Si le terme de « coopérative viticole » peut avoir une connotation péjorative dans l’esprit de certains amateurs, il n’en va pas de même pour La Chablisienne qui réunit les vignerons depuis 1923 sous la bannière de l’excellence. Hervé Tucki, ambassadeur la coopérative, explique les raisons de cette qualité par une formule « quand on produit 25% d’une appellation, on se doit d’être une vitrine irréprochable ». L’homme avance sa vision de la minéralité : « Je préfère parle de minéralités avec un « s ». C’est un arbre avec des branches qui ne se ressemblent pas. Il existe une minéralité calcaire qui donne une sensation crayeuse en bouche, une minéralité salivante qui évoque le beurre salé, une minéralité épicée entre le sol et le bois, une minéralité iodée à rapprocher d’une plage envahie par le varech… »
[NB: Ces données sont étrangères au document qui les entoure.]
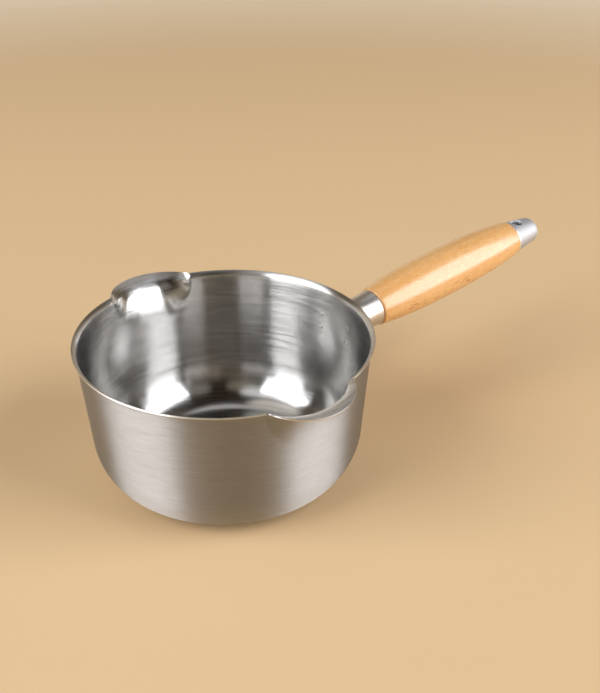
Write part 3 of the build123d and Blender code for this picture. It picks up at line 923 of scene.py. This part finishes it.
cut = turned_cap.modifiers.new("hole", "BOOLEAN")
cut.object = drill
cut.solver = "EXACT"
bpy.context.view_layer.update()
finished = turned_cap.evaluated_get(bpy.context.evaluated_depsgraph_get())
drilled = bpy.data.meshes.new_from_object(finished)
bpy.data.objects.remove(drill)
bpy.data.objects.remove(turned_cap)
print("drilled cap has", len(drilled.vertices), "points")

# %% [markdown]
# A bevel would catch on the small faces that a Boolean leaves, so the mouths of the hole are
# eased by smoothing the points beside them, as a deburring brush does. Then the faces get
# their finishes by where they lie: the wall of the hole, painted dark as painted shade, a line
# next to the wood, painted light as a painted highlight, and the rest.

# %% Ease the hole and finish the cap
# Millimetres: small faces are merged up to the first, and a face within the second of the
# hole's radius belongs to its wall
SLIVER, BORE_MARGIN = 0.06, 0.15
# Millimetres from the wood over which the cap is painted lighter, as a painted highlight
PAINTED_HIGHLIGHT_BAND = 1.3
# Degrees between two faces, from which their edge is a mouth of the hole
SHARP = 40
EASE_ROUNDS = 3
hole_centre = handle_frame @ Vector((0, 0, WOOD_LENGTH + HOLE_BACK)) * MM
hole_axis = (handle_frame.to_3x3() @ Vector((0, 1, 0))).normalized()


def from_hole(point):
    """Distance from the axis of the hole, in millimetres."""
    offset = point - hole_centre
    return (offset - hole_axis * offset.dot(hole_axis)).length / MM


cap = bmesh.new()
cap.from_mesh(drilled)
bpy.data.meshes.remove(drilled)
bmesh.ops.remove_doubles(cap, verts=cap.verts, dist=SLIVER * MM)
bmesh.ops.triangulate(cap, faces=[f for f in cap.faces if len(f.verts) > 4])
mouth = {v for e in cap.edges if len(e.link_faces) == 2 and e.calc_face_angle(0) > radians(SHARP)
         and all(abs(from_hole(v.co) - HOLE_RADIUS) < MARGIN for v in e.verts) for v in e.verts}
beside = mouth | {e.other_vert(v) for v in mouth for e in v.link_edges}
for _ in range(EASE_ROUNDS):
    bmesh.ops.smooth_vert(cap, verts=list(beside), factor=0.5,
                          use_axis_x=True, use_axis_y=True, use_axis_z=True)
print(len(mouth), "points on the mouths of the hole,", len(beside), "eased")
# Painted shade: the wall of the hole is painted near black for the shadow inside it, on dull
# steel that no brush reaches
hole_painted_shade_steel = steel("steel_hole_painted_shade", "#2E2B29", 0.5, 0.0, HANDLE_AXIS,
                   FITTING_GROOVES * MM, turns=6, depth=0.004 * MM)
# Painted highlight: where the cap meets the wood, a band is painted lighter and made smoother,
# for the bright line of light along that edge
highlight_line_steel = steel("steel_painted_highlight_line", "#F0F0F2", 0.42, 0.2, HANDLE_AXIS,
                   FITTING_GROOVES * MM, turns=6, depth=0.002 * MM)
to_handle = handle_frame.inverted()
# Faces on the wall of the hole get the painted shade, and faces next to the wood the painted
# highlight
for face in cap.faces:
    middle = face.calc_center_median()
    if from_hole(middle) < HOLE_RADIUS + BORE_MARGIN:
        face.material_index = 1
    elif (to_handle @ (middle / MM)).z < WOOD_LENGTH + PAINTED_HIGHLIGHT_BAND:
        face.material_index = 2
cap_piece = add_piece("drilled_cap", cap, cap_steel, hole_painted_shade_steel, highlight_line_steel)
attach(cap_piece, "root")
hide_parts("end_cap")

# %% [markdown]
# ## Hidden fixings
#
# The bracket, the nut, the tie rod and its two washers sit inside the ferrule and the wood.
# Their solids are already right, so they only get a finish: bright zinc plate on the screwed
# parts, and plain sheet on the bracket.

# %% Fixings
zinc, tree, shader = new_material("steel_zinc_plated")
where = add(tree, "TexCoord").outputs["Object"]
# The spangle of a zinc plate is finer than this. It is drawn 1.5 mm wide so that it shows
SPANGLE = 1.5
spangle = add(tree, "TexNoise", {"Scale": 1 / (SPANGLE * MM), "Detail": 2.0}, {"Vector": where})
rough = add(tree, "MapRange", {3: 0.25, 4: 0.45}, {0: spangle.outputs["Fac"]})
tree.links.new(rough.outputs["Result"], shader.inputs["Roughness"])
shader.inputs["Base Color"].default_value = linear("#C4C6CB")
shader.inputs["Metallic"].default_value = 1.0

# Rolled sheet, left as it came from the mill, with an even dull grey
bracket_steel = steel("steel_plain_bracket", "#C2BEB8", 0.36, 0.4, PAN_AXIS,
                      BRACKET_GROOVES * MM, turns=9, depth=0.005 * MM)


def finish_node(name, material):
    """Gives a solid of the frame its finish."""
    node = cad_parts[name]
    if not node.data.materials:
        node.data.materials.append(material)
    for place in node.material_slots:
        place.material = material


for name in ("bracket_nut", "tie_rod", "flat_washer", "spring_washer"):
    finish_node(name, zinc)
finish_node("handle_bracket", bracket_steel)
print("fixings finished")
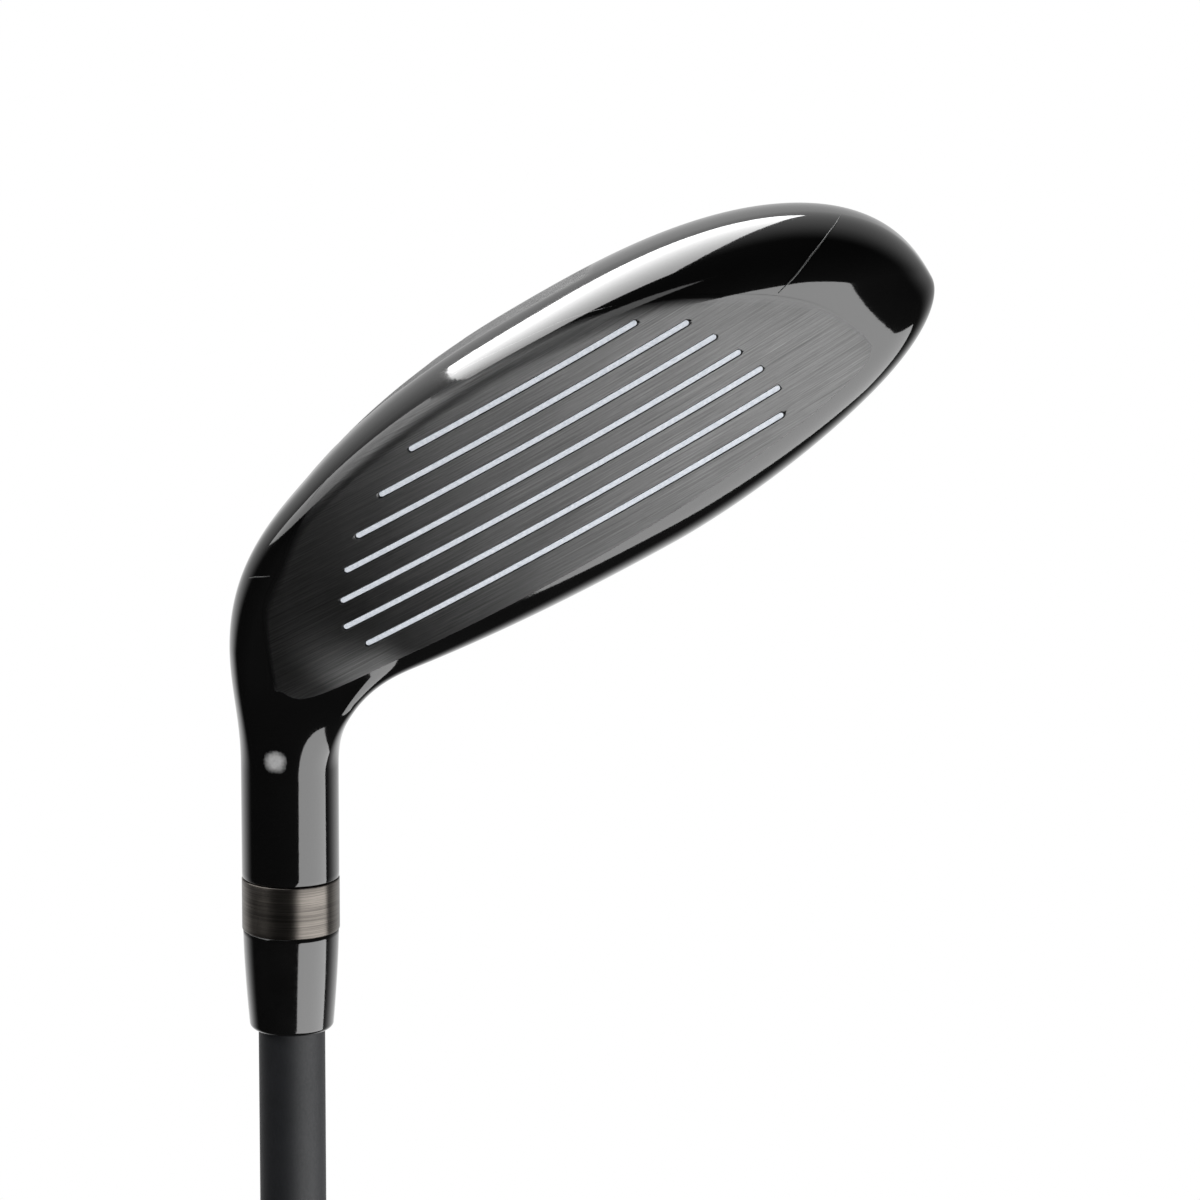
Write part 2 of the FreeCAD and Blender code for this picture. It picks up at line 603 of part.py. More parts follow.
def check(doc, parts):
    """Stop before writing if any object failed or any sub-part is not a sound solid."""
    for thing in doc.Objects:
        if "Invalid" in thing.State or "Error" in thing.State:
            raise RuntimeError("%s did not recompute: %s" % (thing.Label, thing.State))
    for part in parts:
        shape = part.Shape
        if shape.isNull() or not shape.isValid() or not shape.Solids or shape.Volume <= 0.0:
            raise RuntimeError("%s is not a sound solid" % part.Label)


def main():
    doc = FreeCAD.newDocument("hybrid_club")
    form = HeadForm(make_sheet(doc))
    parts = make_head(doc, form) + make_hosel_fittings(doc) + make_shaft(doc) + make_grip(doc)
    doc.recompute()
    check(doc, parts)
    os.makedirs("parts", exist_ok=True)
    for part in parts:
        part.Shape.exportStep(os.path.join("parts", part.Label + ".step"))
        print(part.Label, len(part.Shape.Solids), round(part.Shape.Volume, 1))


main()
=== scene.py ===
import math

import bpy
import numpy as np
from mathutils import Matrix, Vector


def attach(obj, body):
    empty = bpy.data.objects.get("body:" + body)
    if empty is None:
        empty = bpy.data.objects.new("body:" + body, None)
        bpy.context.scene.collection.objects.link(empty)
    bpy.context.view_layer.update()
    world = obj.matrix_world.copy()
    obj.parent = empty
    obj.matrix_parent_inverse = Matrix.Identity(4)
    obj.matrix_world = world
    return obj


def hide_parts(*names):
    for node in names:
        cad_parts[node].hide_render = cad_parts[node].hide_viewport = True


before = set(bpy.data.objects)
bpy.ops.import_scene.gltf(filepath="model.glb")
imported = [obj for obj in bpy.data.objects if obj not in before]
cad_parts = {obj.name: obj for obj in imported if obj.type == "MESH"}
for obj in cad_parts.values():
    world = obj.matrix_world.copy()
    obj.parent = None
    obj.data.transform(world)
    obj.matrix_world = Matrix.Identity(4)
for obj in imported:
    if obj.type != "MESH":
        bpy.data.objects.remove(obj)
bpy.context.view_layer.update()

# Hybrid golf club, metres, in the club's own frame: origin at the grip cap, +Z along the
# shaft from butt to head, face along -Y, toe to +X and +Z.  The head is worked out in
# address terms, as a club maker measures it: t from the shaft axis to the toe along the
# ground, f forward to the target and z up, in millimetres, and placed in the frame last.

MM = 0.001
ROOT = "root"

# ---------------------------------------------------------------- the club's dimensions, mm

CLUB_LENGTH = 1010.0
LIE = math.radians(60.3)
LOFT = math.radians(20.0)

HOSEL_RADIUS, HOSEL_END, BORE_RADIUS, BORE_DEPTH = 6.85, 62.0, 4.8, 30.0
NECK_T, NECK_Z = 0.5, 53.2
NECK_OFFSET = NECK_T * math.sin(LIE) + NECK_Z * math.cos(LIE)
NECK_HEIGHT = NECK_Z * math.sin(LIE) - NECK_T * math.cos(LIE)
NECK_END, NECK_CREST, NECK_HEEL = 0.46, 0.49, 3.4
NECK_FRONT, NECK_FRONT_EASE = 6.7, 1.5
ZONE_ANGLE = math.radians(50.0)          # half the hosel's round that turns into the face
SLOPE_STEP = 0.01                        # step for the slopes where neck and head meet

TOE_T, TOE_ROLL_T = 88.4, 73.0
BELLY_T, BELLY_Z = 40.4, 24.6
CROWN_RISE, CROWN_REACH, CROWN_TOE_POWER = 13.9, 70.2, 1.7
SOLE_RISE, SOLE_CURVE, SOLE_TOE_POWER = 5.2, 2.77, 2.35
BACK_MIDDLE, BACK_REACH, NECK_BACK = -6.0, 38.0, -21.0
TAIL_SHARE = 0.38
TOE_ROLL_POWER, BACK_POWER, NECK_BACK_POWER = 2.5, 1.9, 1.5
ZONE_TURN_T = 24.0                       # t past which the face zone closes towards the toe
ZONE_LOW, ZONE_LOW_TOE = 0.12, 0.38      # face zone's low edge as a share of height, and its rise
ZONE_HIGH, ZONE_HIGH_TOE = 0.905, 0.1    # its high edge, and its fall towards the toe
RIDGE_SHARE, KEEL_SHARE = 0.13, 0.24     # where crown and sole lie level, as shares of the depth
EDGE_PULL, RIDGE_PULL = 0.55, 0.55       # lengths of the arcs' handles as shares of their spans
CROWN_PULL, TAIL_UP_PULL = 0.60, 0.50
TAIL_DOWN_PULL, KEEL_BACK_PULL = 0.62, 0.55
KEEL_PULL, SOLE_EDGE_PULL = 0.72, 0.60

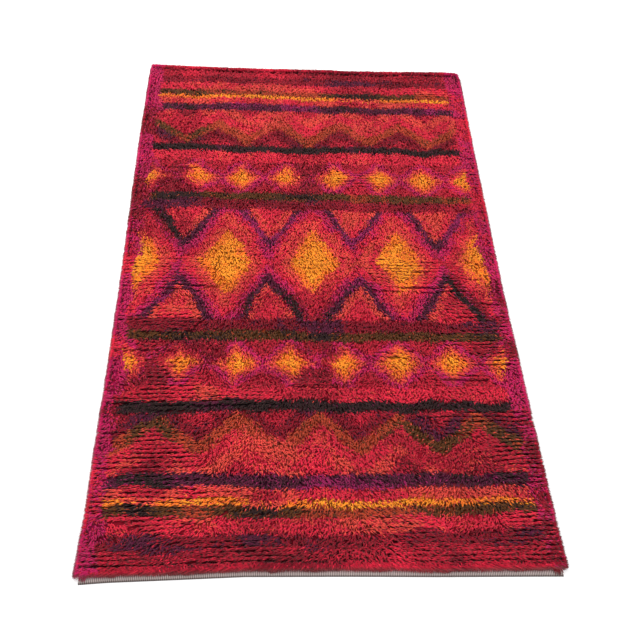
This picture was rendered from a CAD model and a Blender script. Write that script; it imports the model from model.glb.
"""The looks of a rya rug: its knotted wool pile yarn by yarn, its ground cloth and its end tapes.

Metres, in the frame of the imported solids. "Along" the rug is Y, from the near end at -Y, and the
knot rows run across it, along X.
"""

import math
from collections import namedtuple

import bpy
import numpy as np
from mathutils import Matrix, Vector


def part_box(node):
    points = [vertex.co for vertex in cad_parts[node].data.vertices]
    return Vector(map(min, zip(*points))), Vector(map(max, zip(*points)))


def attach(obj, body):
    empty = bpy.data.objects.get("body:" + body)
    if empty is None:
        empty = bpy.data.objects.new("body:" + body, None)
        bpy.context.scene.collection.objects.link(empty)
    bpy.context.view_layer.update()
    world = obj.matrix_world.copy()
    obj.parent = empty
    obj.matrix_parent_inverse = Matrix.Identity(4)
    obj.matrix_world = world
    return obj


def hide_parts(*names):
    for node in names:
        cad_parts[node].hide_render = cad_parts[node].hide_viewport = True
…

Le dernier mot de ce concept pour le moins ouvert ? Il revient à Jordi Ballester, enseignant et chercheur à l’université de Bourgogne. « Malgré le flou autour de la définition de la minéralité, il semble que les vins de Chablis soient de bons représentants de cette notion… mais en l’état actuel des recherches on ne sait pas exactement de quelle manière. Certes il existe des dérives commerciales, elles ne doivent cependant pas faire tirer un trait sur le concept, il y a encore beaucoup de choses à apprendre. Ce qu’on peut dire, c’est qu’il y a plusieurs minéralités et qu’elles peuvent être expliquées par la culture et l’expérience des dégustateurs. Personnellement, je n’utilise pas beaucoup le terme « minéral » quand je commente un vin car je sais qu’il y a des chances que je sois mal compris ».

(1) Un nombre avancé par Sylvain Pitiot et Jean-Charles Servant dans « Les Vins de Bourgogne », 2010, Collection Pierre Poupon.